__Task to carry out__: Quote exactly and only this range of lines in the data below: the line that holds "through the strap" to the line that holds "depsgraph = bpy.context.evaluated_depsgraph_get()", both included.

---------------

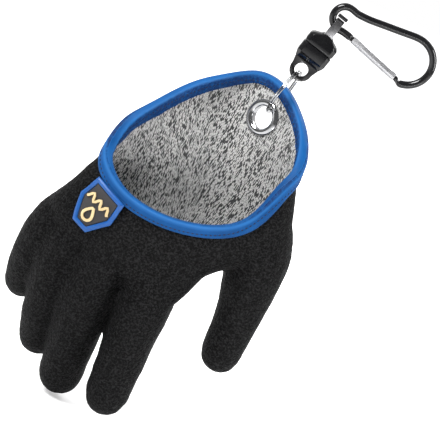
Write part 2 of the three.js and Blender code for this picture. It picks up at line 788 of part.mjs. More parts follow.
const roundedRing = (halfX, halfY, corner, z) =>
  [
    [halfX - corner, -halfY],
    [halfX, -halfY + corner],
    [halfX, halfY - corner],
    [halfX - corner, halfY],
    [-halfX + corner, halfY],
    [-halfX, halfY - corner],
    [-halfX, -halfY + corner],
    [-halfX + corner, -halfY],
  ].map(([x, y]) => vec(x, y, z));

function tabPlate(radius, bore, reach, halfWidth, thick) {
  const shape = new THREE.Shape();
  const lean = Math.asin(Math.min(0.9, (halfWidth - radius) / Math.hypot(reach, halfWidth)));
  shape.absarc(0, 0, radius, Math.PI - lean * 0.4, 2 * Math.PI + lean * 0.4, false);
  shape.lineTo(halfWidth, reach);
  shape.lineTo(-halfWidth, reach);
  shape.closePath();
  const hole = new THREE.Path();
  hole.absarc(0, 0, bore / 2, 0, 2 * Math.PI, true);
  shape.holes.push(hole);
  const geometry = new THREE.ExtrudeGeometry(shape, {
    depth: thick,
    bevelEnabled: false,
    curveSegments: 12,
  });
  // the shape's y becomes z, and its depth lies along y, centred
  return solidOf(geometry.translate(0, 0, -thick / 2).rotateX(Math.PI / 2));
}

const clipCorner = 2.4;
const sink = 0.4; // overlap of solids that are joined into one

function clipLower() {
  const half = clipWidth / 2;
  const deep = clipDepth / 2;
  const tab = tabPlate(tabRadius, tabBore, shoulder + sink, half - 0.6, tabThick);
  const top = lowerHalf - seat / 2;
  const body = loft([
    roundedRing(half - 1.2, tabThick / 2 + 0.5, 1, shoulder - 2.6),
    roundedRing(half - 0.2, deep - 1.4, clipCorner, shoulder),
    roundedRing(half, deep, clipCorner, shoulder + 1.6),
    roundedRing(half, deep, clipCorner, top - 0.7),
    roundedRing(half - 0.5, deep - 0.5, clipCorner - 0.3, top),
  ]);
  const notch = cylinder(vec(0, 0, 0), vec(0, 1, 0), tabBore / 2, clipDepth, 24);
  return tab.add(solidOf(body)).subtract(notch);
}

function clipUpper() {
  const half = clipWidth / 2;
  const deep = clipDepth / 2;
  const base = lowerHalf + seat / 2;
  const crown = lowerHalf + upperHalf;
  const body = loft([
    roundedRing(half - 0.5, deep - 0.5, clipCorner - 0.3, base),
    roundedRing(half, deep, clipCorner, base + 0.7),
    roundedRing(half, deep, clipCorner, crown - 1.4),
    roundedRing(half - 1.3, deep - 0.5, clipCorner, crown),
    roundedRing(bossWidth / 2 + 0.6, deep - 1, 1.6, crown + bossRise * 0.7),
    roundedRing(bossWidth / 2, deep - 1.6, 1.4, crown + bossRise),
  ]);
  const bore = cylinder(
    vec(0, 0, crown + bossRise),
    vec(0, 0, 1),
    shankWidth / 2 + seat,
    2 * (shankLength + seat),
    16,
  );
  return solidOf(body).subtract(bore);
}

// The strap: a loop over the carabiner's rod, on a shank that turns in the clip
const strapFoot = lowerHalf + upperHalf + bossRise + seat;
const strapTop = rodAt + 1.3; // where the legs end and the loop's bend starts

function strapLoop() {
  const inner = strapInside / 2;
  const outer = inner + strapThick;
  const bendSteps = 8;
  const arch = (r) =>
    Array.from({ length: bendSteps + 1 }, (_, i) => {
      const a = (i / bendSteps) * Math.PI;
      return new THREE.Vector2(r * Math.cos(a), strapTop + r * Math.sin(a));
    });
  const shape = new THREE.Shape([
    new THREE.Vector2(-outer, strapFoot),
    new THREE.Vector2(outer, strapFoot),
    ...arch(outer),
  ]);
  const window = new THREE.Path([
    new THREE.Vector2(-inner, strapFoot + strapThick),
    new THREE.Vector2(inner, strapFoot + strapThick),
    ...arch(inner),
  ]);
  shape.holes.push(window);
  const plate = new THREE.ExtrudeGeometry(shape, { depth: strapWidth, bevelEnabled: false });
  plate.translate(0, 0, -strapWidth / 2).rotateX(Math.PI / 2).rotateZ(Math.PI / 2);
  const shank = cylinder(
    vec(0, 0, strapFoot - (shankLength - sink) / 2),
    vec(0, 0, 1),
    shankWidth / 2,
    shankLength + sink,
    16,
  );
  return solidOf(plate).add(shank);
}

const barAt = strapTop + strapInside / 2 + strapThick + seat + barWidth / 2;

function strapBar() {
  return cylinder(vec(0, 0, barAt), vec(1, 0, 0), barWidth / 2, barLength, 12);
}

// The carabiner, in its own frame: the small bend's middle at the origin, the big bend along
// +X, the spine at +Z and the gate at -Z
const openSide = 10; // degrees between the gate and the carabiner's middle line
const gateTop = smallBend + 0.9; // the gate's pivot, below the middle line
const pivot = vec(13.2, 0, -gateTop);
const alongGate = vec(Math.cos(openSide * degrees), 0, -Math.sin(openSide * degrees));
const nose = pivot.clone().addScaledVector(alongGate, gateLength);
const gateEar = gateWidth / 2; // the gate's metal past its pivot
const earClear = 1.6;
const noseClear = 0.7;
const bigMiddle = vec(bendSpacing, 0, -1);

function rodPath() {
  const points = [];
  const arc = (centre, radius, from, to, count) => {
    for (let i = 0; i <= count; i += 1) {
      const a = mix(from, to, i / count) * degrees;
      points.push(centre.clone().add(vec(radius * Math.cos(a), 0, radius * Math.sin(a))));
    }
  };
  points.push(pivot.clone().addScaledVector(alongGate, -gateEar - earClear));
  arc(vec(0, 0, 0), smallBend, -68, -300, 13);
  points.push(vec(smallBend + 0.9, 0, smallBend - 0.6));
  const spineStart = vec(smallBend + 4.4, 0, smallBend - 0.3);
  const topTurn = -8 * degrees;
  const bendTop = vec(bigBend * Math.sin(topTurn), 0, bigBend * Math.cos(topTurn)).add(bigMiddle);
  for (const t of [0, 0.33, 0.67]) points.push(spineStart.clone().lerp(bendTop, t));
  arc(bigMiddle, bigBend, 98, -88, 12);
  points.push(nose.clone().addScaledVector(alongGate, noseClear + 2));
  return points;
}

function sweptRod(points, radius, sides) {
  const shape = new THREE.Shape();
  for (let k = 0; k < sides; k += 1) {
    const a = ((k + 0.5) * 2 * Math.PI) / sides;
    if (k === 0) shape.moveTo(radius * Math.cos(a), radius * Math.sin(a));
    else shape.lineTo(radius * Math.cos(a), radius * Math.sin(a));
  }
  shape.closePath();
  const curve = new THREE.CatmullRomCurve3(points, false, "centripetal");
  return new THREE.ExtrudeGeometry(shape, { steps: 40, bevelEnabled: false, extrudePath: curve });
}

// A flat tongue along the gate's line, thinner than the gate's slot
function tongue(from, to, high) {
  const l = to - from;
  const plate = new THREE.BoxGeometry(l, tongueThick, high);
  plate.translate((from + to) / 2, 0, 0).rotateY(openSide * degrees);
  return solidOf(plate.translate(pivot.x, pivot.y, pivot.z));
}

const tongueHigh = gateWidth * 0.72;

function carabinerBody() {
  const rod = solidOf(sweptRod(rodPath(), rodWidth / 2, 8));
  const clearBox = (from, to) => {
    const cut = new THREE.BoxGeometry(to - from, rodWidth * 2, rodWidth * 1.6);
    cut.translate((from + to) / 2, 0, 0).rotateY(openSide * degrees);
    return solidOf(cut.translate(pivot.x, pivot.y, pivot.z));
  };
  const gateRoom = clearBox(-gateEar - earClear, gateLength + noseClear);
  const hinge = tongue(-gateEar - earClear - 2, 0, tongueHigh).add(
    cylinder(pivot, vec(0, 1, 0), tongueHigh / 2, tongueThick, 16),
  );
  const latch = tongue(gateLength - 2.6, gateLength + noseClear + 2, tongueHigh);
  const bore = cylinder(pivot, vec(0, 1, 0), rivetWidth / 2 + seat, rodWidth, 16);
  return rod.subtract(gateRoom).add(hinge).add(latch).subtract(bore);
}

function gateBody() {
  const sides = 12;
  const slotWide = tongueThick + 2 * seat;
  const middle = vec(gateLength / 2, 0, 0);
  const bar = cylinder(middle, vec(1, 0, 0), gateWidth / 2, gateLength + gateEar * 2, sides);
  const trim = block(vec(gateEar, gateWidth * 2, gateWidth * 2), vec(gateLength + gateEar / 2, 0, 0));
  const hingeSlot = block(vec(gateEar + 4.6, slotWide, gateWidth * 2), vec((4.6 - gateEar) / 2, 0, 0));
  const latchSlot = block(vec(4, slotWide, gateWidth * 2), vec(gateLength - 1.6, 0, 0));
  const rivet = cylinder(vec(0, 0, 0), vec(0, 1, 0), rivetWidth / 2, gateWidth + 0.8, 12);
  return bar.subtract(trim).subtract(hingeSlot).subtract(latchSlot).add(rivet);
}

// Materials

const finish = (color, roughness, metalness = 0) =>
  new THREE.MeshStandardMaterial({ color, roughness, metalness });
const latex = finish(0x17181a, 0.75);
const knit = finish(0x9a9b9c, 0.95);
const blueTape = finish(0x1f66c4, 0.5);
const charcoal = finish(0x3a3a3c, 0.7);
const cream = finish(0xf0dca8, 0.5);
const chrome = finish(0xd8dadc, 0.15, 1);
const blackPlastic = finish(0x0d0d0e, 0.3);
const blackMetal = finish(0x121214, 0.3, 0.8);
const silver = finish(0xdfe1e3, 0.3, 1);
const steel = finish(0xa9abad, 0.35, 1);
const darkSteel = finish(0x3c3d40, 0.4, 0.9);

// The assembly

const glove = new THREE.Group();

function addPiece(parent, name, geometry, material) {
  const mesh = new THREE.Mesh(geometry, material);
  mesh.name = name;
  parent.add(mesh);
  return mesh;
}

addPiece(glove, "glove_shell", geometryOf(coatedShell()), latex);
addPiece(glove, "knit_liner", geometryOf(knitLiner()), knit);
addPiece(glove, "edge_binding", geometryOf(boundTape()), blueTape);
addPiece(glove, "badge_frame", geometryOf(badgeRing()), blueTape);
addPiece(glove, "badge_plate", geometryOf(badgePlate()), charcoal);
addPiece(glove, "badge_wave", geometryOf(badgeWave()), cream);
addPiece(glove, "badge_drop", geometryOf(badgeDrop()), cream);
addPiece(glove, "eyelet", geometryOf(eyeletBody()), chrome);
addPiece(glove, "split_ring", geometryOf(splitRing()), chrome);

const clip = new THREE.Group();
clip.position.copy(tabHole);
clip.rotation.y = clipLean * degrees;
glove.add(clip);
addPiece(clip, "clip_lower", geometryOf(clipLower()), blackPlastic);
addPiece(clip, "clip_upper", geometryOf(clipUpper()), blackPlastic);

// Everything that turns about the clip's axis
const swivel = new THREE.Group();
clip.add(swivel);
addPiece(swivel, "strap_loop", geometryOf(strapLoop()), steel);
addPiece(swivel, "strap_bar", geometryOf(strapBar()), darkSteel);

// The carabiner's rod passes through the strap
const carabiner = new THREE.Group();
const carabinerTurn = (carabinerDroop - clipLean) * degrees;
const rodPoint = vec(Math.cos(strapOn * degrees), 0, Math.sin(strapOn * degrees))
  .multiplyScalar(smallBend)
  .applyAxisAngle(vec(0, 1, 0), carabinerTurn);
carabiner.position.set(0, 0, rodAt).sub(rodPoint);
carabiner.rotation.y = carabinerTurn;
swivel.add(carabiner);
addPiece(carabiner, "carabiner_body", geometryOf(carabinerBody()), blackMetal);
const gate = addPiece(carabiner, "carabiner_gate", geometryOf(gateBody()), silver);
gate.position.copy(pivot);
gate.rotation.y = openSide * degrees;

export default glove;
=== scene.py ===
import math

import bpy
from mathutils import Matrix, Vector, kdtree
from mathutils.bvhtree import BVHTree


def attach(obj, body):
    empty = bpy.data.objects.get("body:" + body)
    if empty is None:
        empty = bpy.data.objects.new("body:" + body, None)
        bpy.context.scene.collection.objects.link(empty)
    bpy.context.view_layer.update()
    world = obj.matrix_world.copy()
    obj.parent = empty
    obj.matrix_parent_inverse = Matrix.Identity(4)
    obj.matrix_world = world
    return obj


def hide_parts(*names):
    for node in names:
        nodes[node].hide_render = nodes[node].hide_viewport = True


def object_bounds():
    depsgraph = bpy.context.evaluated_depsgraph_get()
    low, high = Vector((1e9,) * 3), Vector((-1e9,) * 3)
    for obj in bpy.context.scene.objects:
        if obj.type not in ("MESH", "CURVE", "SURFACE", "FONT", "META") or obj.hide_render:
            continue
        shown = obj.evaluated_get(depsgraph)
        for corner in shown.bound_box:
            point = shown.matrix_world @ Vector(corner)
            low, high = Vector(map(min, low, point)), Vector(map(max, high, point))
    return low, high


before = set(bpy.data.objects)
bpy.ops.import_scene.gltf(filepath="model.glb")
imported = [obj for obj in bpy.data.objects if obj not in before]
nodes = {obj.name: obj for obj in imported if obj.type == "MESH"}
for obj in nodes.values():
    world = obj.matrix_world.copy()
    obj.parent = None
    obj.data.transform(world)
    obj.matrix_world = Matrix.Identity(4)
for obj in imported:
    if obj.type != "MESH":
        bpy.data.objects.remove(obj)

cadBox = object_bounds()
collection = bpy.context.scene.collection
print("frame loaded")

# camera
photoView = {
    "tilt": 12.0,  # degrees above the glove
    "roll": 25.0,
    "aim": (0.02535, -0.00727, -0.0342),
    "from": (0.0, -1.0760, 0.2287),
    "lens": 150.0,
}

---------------

__Output below__:
// The carabiner's rod passes through the strap
const carabiner = new THREE.Group();
const carabinerTurn = (carabinerDroop - clipLean) * degrees;
const rodPoint = vec(Math.cos(strapOn * degrees), 0, Math.sin(strapOn * degrees))
  .multiplyScalar(smallBend)
  .applyAxisAngle(vec(0, 1, 0), carabinerTurn);
carabiner.position.set(0, 0, rodAt).sub(rodPoint);
carabiner.rotation.y = carabinerTurn;
swivel.add(carabiner);
addPiece(carabiner, "carabiner_body", geometryOf(carabinerBody()), blackMetal);
const gate = addPiece(carabiner, "carabiner_gate", geometryOf(gateBody()), silver);
gate.position.copy(pivot);
gate.rotation.y = openSide * degrees;

export default glove;
=== scene.py ===
import math

import bpy
from mathutils import Matrix, Vector, kdtree
from mathutils.bvhtree import BVHTree


def attach(obj, body):
    empty = bpy.data.objects.get("body:" + body)
    if empty is None:
        empty = bpy.data.objects.new("body:" + body, None)
        bpy.context.scene.collection.objects.link(empty)
    bpy.context.view_layer.update()
    world = obj.matrix_world.copy()
    obj.parent = empty
    obj.matrix_parent_inverse = Matrix.Identity(4)
    obj.matrix_world = world
    return obj


def hide_parts(*names):
    for node in names:
        nodes[node].hide_render = nodes[node].hide_viewport = True


def object_bounds():
    depsgraph = bpy.context.evaluated_depsgraph_get()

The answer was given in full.